• **RECORDS FOR THE TASK**
====
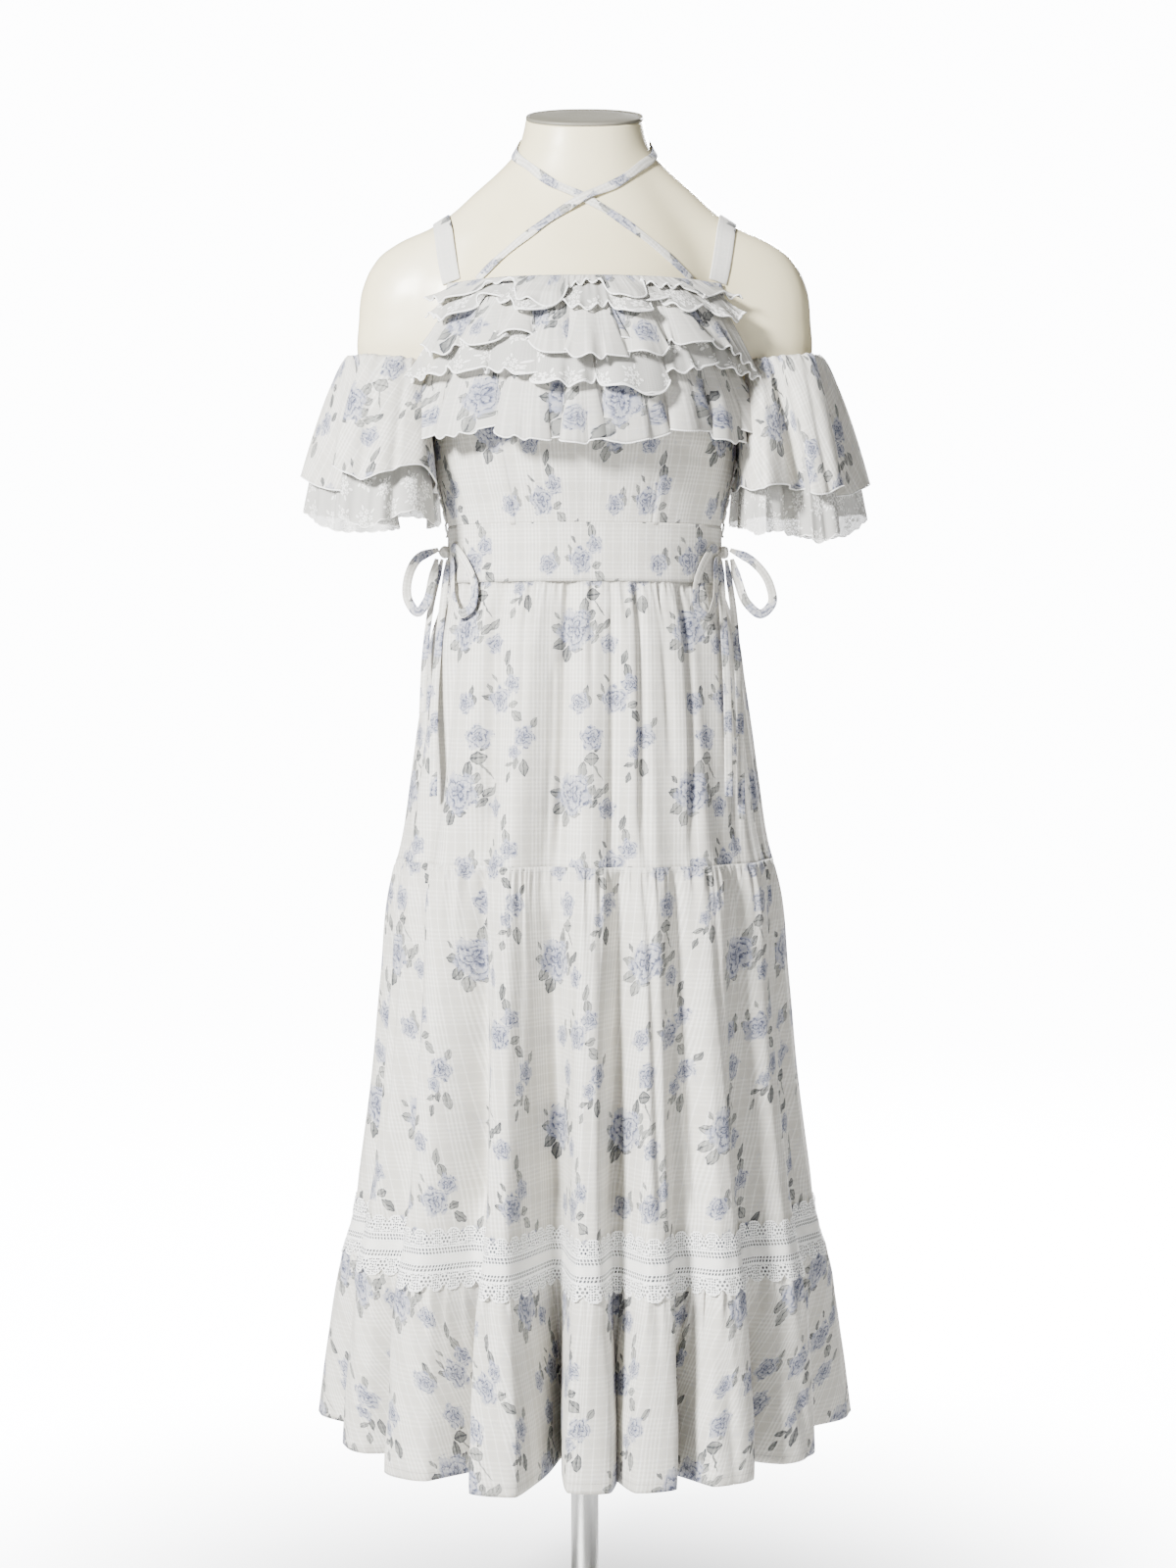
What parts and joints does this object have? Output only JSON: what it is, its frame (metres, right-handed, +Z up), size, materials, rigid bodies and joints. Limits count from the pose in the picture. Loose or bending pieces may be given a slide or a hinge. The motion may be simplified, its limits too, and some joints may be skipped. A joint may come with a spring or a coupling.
{
  "type": "maxi dress on a limbless dress form with a stand",
  "caption": "Long tiered cotton dress with bust ruffles, shoulder straps, crossed neck ties and flounced off-shoulder sleeves, shown on a limbless dress form with a pole and a round base.",
  "frame": {"origin": "centre of the underside of the round base, on the floor", "axes": "+Z up along the pole, +X to the right as seen from the front, the front of the dress faces -Y"},
  "size_m": [0.52, 0.4941, 1.4259],
  "materials": {
    "print_cotton": "matt woven cotton with a raised check and a flower print",
    "white_tulle": "sheer net with white embroidery",
    "white_lace": "white cotton lace",
    "form_shell": "smooth satin gloss",
    "form_cap": "matt",
    "stand_steel": "brushed"
  },
  "bodies": {
    "root": {"bodice_front": "print_cotton", "bodice_back": "print_cotton", "waistband_front": "print_cotton", "waistband_back": "print_cotton", "skirt_tier1_front": "print_cotton", "skirt_tier1_back": "print_cotton", "skirt_tier2_front": "print_cotton", "skirt_tier2_back": "print_cotton", "flounce_front": "print_cotton", "flounce_back": "print_cotton", "lace_band_front": "white_lace", "lace_band_back": "white_lace", "ruffle_1": "print_cotton", "ruffle_3": "print_cotton", "ruffle_5": "print_cotton", "ruffle_2": "white_tulle", "ruffle_4": "white_tulle", "sleeve_left": "print_cotton", "sleeve_lace_left": "white_tulle", "strap_left": "print_cotton", "neck_tie_left": "print_cotton", "neck_tail_left": "print_cotton", "side_lace_left": "print_cotton", "side_loops_left_front": "print_cotton", "side_loops_left_back": "print_cotton", "bow_left_knot": "print_cotton", "bow_left_outer_loop": "print_cotton", "bow_left_front_loop": "print_cotton", "bow_left_tail_1": "print_cotton", "bow_left_tail_2": "print_cotton", "sleeve_right": "print_cotton", "sleeve_lace_right": "white_tulle", "strap_right": "print_cotton", "neck_tie_right": "print_cotton", "neck_tail_right": "print_cotton", "side_lace_right": "print_cotton", "side_loops_right_front": "print_cotton", "side_loops_right_back": "print_cotton", "bow_right_knot": "print_cotton", "bow_right_outer_loop": "print_cotton", "bow_right_front_loop": "print_cotton", "bow_right_tail_1": "print_cotton", "bow_right_tail_2": "print_cotton", "neck_knot": "print_cotton", "form_torso": "form_shell", "form_neck_cap": "form_cap", "form_pole": "stand_steel", "form_base": "stand_steel"}
  },
  "joints": []
}
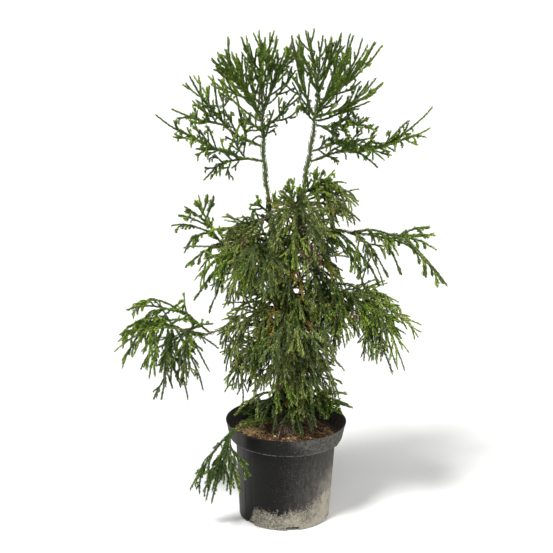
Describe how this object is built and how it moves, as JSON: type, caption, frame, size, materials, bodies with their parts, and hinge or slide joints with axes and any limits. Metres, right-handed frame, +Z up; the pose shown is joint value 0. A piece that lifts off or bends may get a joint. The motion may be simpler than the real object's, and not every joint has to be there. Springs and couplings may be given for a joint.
{
  "type": "potted cryptomeria",
  "caption": "Young weeping cryptomeria with two leaders, brush-like tops and hanging cord-like foliage, in a black plastic nursery pot.",
  "frame": {"origin": "middle of the pot's flat underside, on the ground", "axes": "+Z up along the pot's axis and the trunk; +X to the plant's right, towards the long arching boughs of the right leader; -Y towards its front, where a twig hangs over the rim"},
  "size_m": [0.64, 0.309, 0.97],
  "materials": {
    "pot_plastic": "moulded black nursery plastic, scuffed grey, with a pale lime and soil deposit low on the wall",
    "potting_soil": "dry bark mulch and soil with straw-coloured fallen needles",
    "bark": "fibrous grey-brown bark, greener and rust-patched on the leaders",
    "foliage": "cords of short scale-like needles, fresh green at the tips and darker inside"
  },
  "bodies": {
    "root": {"pot": "pot_plastic", "soil": "potting_soil", "trunk": "bark", "leader_left": "bark", "leader_right": "bark", "bough_left_middle_arm": "bark", "bough_left_low_arm": "bark", "bough_right_long_arm": "bark", "bough_right_middle": "bark", "bough_left_rising": "bark", "bough_right_low": "bark", "bough_left_low": "bark", "bough_rim": "bark", "brush_left_tip": "foliage", "brush_left_west": "foliage", "brush_left_front": "foliage", "brush_left_back": "foliage", "brush_left_inner": "foliage", "left_fork_outer": "foliage", "left_fork_upper": "foliage", "left_arm_end": "foliage", "brush_right_tip": "foliage", "brush_right_east": "foliage", "brush_right_outer": "foliage", "brush_right_front": "foliage", "brush_right_back": "foliage", "brush_right_west": "foliage", "right_arm_end": "foliage", "right_arm_rise": "foliage", "right_arm_low": "foliage", "right_whorl": "foliage", "centre_sprig": "foliage", "right_shoulder": "foliage", "left_shoulder": "foliage", "front_shoulder": "foliage", "right_long_end": "foliage", "right_long_drop": "foliage", "right_long_inner": "foliage", "left_rise_end": "foliage", "left_rise_low": "foliage", "left_weep_upper": "foliage", "left_weep_lower": "foliage", "front_weep_upper": "foliage", "front_weep_lower": "foliage", "back_weep_upper": "foliage", "back_weep_middle": "foliage", "back_weep_lower": "foliage", "right_weep": "foliage", "left_low_arc": "foliage", "left_low_end": "foliage", "left_low_drop": "foliage", "left_low_hang": "foliage", "right_low_end": "foliage", "right_low_drop": "foliage", "skirt_front_left": "foliage", "skirt_front_right": "foliage", "skirt_back_left": "foliage", "skirt_back_right": "foliage", "rim_right": "foliage", "rim_hang": "foliage"}
  },
  "joints": []
}
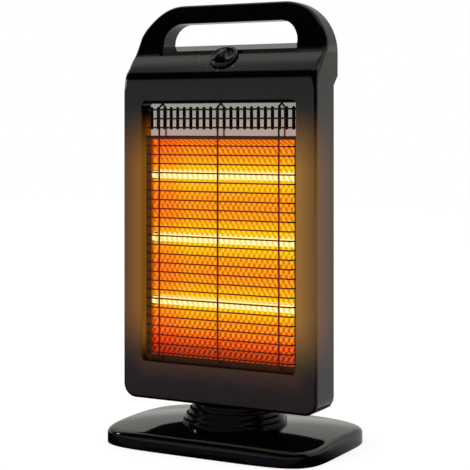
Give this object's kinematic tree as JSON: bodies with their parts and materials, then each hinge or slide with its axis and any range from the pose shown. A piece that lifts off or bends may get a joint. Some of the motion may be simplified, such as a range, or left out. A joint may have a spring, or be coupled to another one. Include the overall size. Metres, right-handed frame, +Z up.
{
  "type": "halogen heater",
  "caption": "Upright swivelling halogen heater: arched carry handle, slanted control panel with a dial, wire guard over lamp tubes in a reflector, ringed neck and flat oval base.",
  "frame": {"origin": "centre of the base, on the floor, which is also the swivel axis", "axes": "+X to the right as seen from the front, +Y to the back, +Z up; the lamps face -Y"},
  "size_m": [0.288, 0.195, 0.5354],
  "materials": {
    "gloss_black": "glossy moulded black, deep piano finish",
    "satin_black": "satin moulded black",
    "dial_black": "semi-gloss moulded black",
    "dark_steel": "black painted sheet steel",
    "zinc_steel": "zinc plated sheet steel",
    "screw_steel": "plated fasteners and shafts",
    "bright_steel": "bright polished sheet",
    "reflector_metal": "dimpled bright sheet, warm from the lamps",
    "guard_black": "black coated wire",
    "dark_rubber": "moulded rubber",
    "nylon": "natural nylon",
    "switch_black": "moulded phenolic",
    "quartz": "clear quartz tube",
    "tungsten": "glowing coil and its support discs",
    "white_ceramic": "unglazed ceramic",
    "blue_lead": "insulated lead",
    "red_lead": "insulated lead",
    "green_lead": "insulated lead",
    "black_lead": "insulated lead"
  },
  "bodies": {
    "base": {"base_cover": "gloss_black", "base_plate": "dark_steel", "rubber_foot_1": "dark_rubber", "rubber_foot_2": "dark_rubber", "rubber_foot_3": "dark_rubber", "rubber_foot_4": "dark_rubber", "base_screws": "screw_steel", "cord_gland": "dark_rubber", "neck_collar": "gloss_black", "slip_washer": "nylon", "pivot_tube": "zinc_steel", "tube_screws": "screw_steel", "retainer_washer": "zinc_steel", "retainer_nut": "zinc_steel", "slotted_arm": "zinc_steel", "tip_switch": "switch_black", "switch_bracket": "zinc_steel", "plunger_spring": "screw_steel", "lead_supply_base": "black_lead"},
    "head": {"turntable": "gloss_black", "swivel_bush": "nylon", "swivel_screws": "screw_steel", "bottom_bracket": "zinc_steel", "motor_bracket": "zinc_steel", "swivel_motor": "zinc_steel", "front_shell": "gloss_black", "rear_shell": "satin_black", "shell_screws": "screw_steel", "guard_grille": "guard_black", "vent_panel": "bright_steel", "reflector": "reflector_metal", "heat_shield": "zinc_steel", "lamp_bracket_left": "zinc_steel", "lamp_bracket_right": "zinc_steel", "lamp_tube_1": "quartz", "lamp_tube_2": "quartz", "lamp_tube_3": "quartz", "filament_1": "tungsten", "filament_2": "tungsten", "filament_3": "tungsten", "lamp_cap_1": "white_ceramic", "lamp_cap_2": "white_ceramic", "lamp_cap_3": "white_ceramic", "lamp_cap_4": "white_ceramic", "lamp_cap_5": "white_ceramic", "lamp_cap_6": "white_ceramic", "thermal_cutout": "zinc_steel", "terminal_block": "nylon", "rotary_switch": "switch_black", "switch_nut": "screw_steel", "lead_switch": "blue_lead", "lead_lamps_left": "red_lead", "lead_lamps_right": "red_lead", "lead_motor": "green_lead", "lead_supply_head": "black_lead"},
    "crank": {"crank_disc": "nylon", "motor_shaft": "screw_steel"},
    "dial": {"knob": "dial_black", "switch_shaft": "nylon"},
    "plunger": {"tip_plunger": "nylon"}
  },
  "joints": [
    {"name": "swivel", "type": "hinge", "parent": "base", "child": "head", "pos_m": [0, 0, 0.05], "axis": [0, 0, 1], "range_deg": [-35, 35]},
    {"name": "crank_turn", "type": "hinge", "parent": "head", "child": "crank", "pos_m": [0.035, 0, 0.0725], "axis": [0, 0, 1], "continuous": true},
    {"name": "dial_turn", "type": "hinge", "parent": "head", "child": "dial", "pos_m": [0, -0.02759, 0.46786], "axis": [0, -0.7071, 0.7071], "range_deg": [-90, 90]},
    {"name": "plunger_press", "type": "slide", "parent": "base", "child": "plunger", "axis": [0, 0, 1], "range_m": [-0.005, 0], "stiffness_N_per_m": 60, "springref_m": -0.012, "deforming": ["plunger_spring"]}
  ]
}
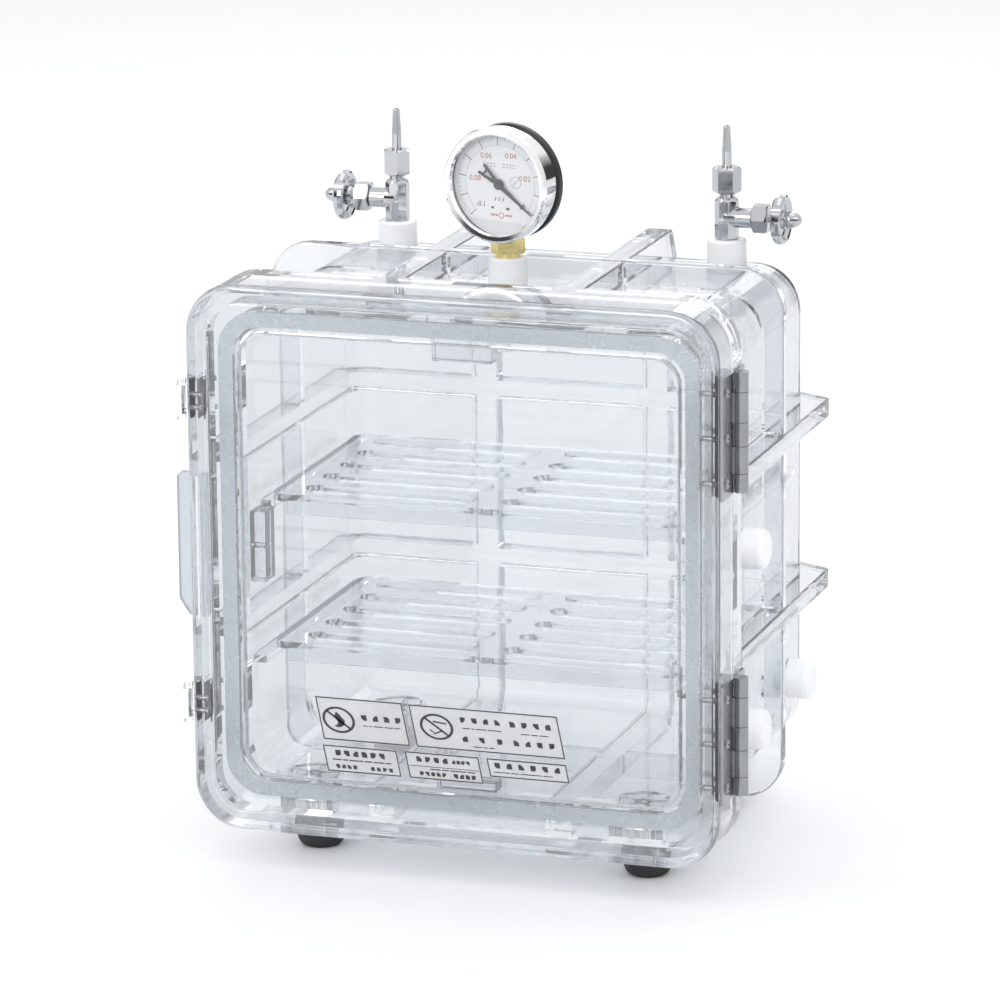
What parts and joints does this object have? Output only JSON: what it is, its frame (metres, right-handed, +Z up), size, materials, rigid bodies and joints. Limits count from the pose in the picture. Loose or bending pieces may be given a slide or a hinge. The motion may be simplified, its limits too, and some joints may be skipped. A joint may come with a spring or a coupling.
{
  "type": "vacuum desiccator cabinet",
  "caption": "Square clear-plastic vacuum desiccator cabinet with hinged door, draw latches, vacuum gauge, needle valves, shelves and rubber feet.",
  "frame": {"origin": "bottom centre of the whole object's box, on the surface that the feet stand on", "axes": "+X to the right of the door as seen from the front, +Y to the back, +Z up"},
  "size_m": [0.3226, 0.2354, 0.4019],
  "materials": {
    "clear_plastic": "clear, polished, faint cool tint",
    "gauge_glass": "clear window",
    "label_film": "translucent grey film with dark outlines",
    "white_silicone": "milky, soft sheen",
    "white_plastic": "milky white, satin",
    "brass": "machined, light polish",
    "chrome": "bright plated",
    "black_paint": "satin black",
    "dial_white": "matt white with printed scale",
    "valve_chrome": "bright plated brass",
    "steel": "polished with fine brushing",
    "latch_steel": "bright pressed steel",
    "black_rubber": "matt"
  },
  "bodies": {
    "cabinet": {"chamber_body": "clear_plastic", "mouth_blocks": "clear_plastic", "shelf_upper": "clear_plastic", "shelf_lower": "clear_plastic", "gauge_socket": "white_plastic", "valve_socket_left": "white_plastic", "valve_socket_right": "white_plastic", "socket_lock_nuts": "white_plastic", "plug_washers": "white_silicone", "gauge_stem": "brass", "gauge_case": "chrome", "gauge_back_ring": "black_paint", "gauge_bezel": "chrome", "gauge_lens": "gauge_glass", "gauge_dial": "dial_white", "gauge_bourdon_tube": "brass", "gauge_movement": "brass", "valve_left_body": "valve_chrome", "valve_left_packing_nut": "valve_chrome", "valve_left_tube_nut": "valve_chrome", "valve_left_hose_tube": "valve_chrome", "valve_right_body": "valve_chrome", "valve_right_packing_nut": "valve_chrome", "valve_right_tube_nut": "valve_chrome", "valve_right_hose_tube": "valve_chrome", "hinge_upper_body_leaf": "steel", "hinge_lower_body_leaf": "steel", "hinge_upper_pin": "steel", "hinge_lower_pin": "steel", "hinge_body_screws": "steel", "latch_upper_keeper": "latch_steel", "latch_lower_keeper": "latch_steel", "latch_keeper_rivets": "latch_steel", "rubber_feet": "black_rubber", "foot_screws": "steel"},
    "door": {"door": "clear_plastic", "door_gasket": "white_silicone", "door_label": "label_film", "hinge_upper_door_leaf": "steel", "hinge_lower_door_leaf": "steel", "hinge_door_screws": "steel", "latch_upper_base": "latch_steel", "latch_lower_base": "latch_steel", "latch_pivot_pins": "latch_steel", "latch_base_rivets": "latch_steel"},
    "latch_upper_lever": {"latch_upper_lever": "latch_steel"},
    "latch_upper_bail": {"latch_upper_bail": "latch_steel"},
    "latch_lower_lever": {"latch_lower_lever": "latch_steel"},
    "latch_lower_bail": {"latch_lower_bail": "latch_steel"},
    "valve_left_wheel": {"valve_left_spindle": "valve_chrome", "valve_left_handwheel": "valve_chrome", "valve_left_cap_nut": "valve_chrome"},
    "valve_right_wheel": {"valve_right_spindle": "valve_chrome", "valve_right_handwheel": "valve_chrome", "valve_right_cap_nut": "valve_chrome"},
    "needle": {"gauge_needle": "black_paint"},
    "plug_upper": {"side_plug_upper": "white_plastic"},
    "plug_lower": {"side_plug_lower": "white_plastic"},
    "plug_rear": {"side_plug_rear": "white_plastic"}
  },
  "joints": [
    {"name": "door_swing", "type": "hinge", "parent": "cabinet", "child": "door", "pos_m": [0.1573, -0.08975, 0.1732], "axis": [0, 0, 1], "range_deg": [0, 170]},
    {"name": "latch_upper_open", "type": "hinge", "parent": "door", "child": "latch_upper_lever", "pos_m": [-0.1519, -0.10075, 0.2602], "axis": [0, 0, -1], "range_deg": [0, 95]},
    {"name": "latch_upper_bail_swing", "type": "hinge", "parent": "latch_upper_lever", "child": "latch_upper_bail", "pos_m": [-0.1513, -0.10875, 0.2602], "axis": [0, 0, 1], "range_deg": [0, 110]},
    {"name": "latch_lower_open", "type": "hinge", "parent": "door", "child": "latch_lower_lever", "pos_m": [-0.1519, -0.10075, 0.0892], "axis": [0, 0, -1], "range_deg": [0, 95]},
    {"name": "latch_lower_bail_swing", "type": "hinge", "parent": "latch_lower_lever", "child": "latch_lower_bail", "pos_m": [-0.1513, -0.10875, 0.0892], "axis": [0, 0, 1], "range_deg": [0, 110]},
    {"name": "valve_left_turn", "type": "hinge", "parent": "cabinet", "child": "valve_left_wheel", "pos_m": [-0.0943, 0.08085, 0.3372], "axis": [-1, 0, 0], "range_deg": [0, 990]},
    {"name": "valve_right_turn", "type": "hinge", "parent": "cabinet", "child": "valve_right_wheel", "pos_m": [0.0997, 0.08085, 0.3372], "axis": [1, 0, 0], "range_deg": [0, 990]},
    {"name": "gauge_needle_swing", "type": "hinge", "parent": "cabinet", "child": "needle", "pos_m": [0.0027, -0.01375, 0.3699], "axis": [-0.1908, -0.9816, 0], "range_deg": [0, 263], "stiffness_Nm_per_rad": 0.0004},
    {"name": "plug_upper_pull", "type": "slide", "parent": "cabinet", "child": "plug_upper", "axis": [1, 0, 0], "range_m": [0, 0.018]},
    {"name": "plug_lower_pull", "type": "slide", "parent": "cabinet", "child": "plug_lower", "axis": [1, 0, 0], "range_m": [0, 0.018]},
    {"name": "plug_rear_pull", "type": "slide", "parent": "cabinet", "child": "plug_rear", "axis": [1, 0, 0], "range_m": [0, 0.018]}
  ],
  "couplings": [
    {"joint": "latch_upper_bail_swing", "follows": "latch_upper_open", "ratio": 1.15},
    {"joint": "latch_lower_bail_swing", "follows": "latch_lower_open", "ratio": 1.15}
  ]
}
====
• **WORK TO COMPLETE**
Filter the entries down to the lines with the word "bends" in them.

• **OUTPUT FOR THIS EXERCISE**
Describe how this object is built and how it moves, as JSON: type, caption, frame, size, materials, bodies with their parts, and hinge or slide joints with axes and any limits. Metres, right-handed frame, +Z up; the pose shown is joint value 0. A piece that lifts off or bends may get a joint. The motion may be simpler than the real object's, and not every joint has to be there. Springs and couplings may be given for a joint.
Give this object's kinematic tree as JSON: bodies with their parts and materials, then each hinge or slide with its axis and any range from the pose shown. A piece that lifts off or bends may get a joint. Some of the motion may be simplified, such as a range, or left out. A joint may have a spring, or be coupled to another one. Include the overall size. Metres, right-handed frame, +Z up.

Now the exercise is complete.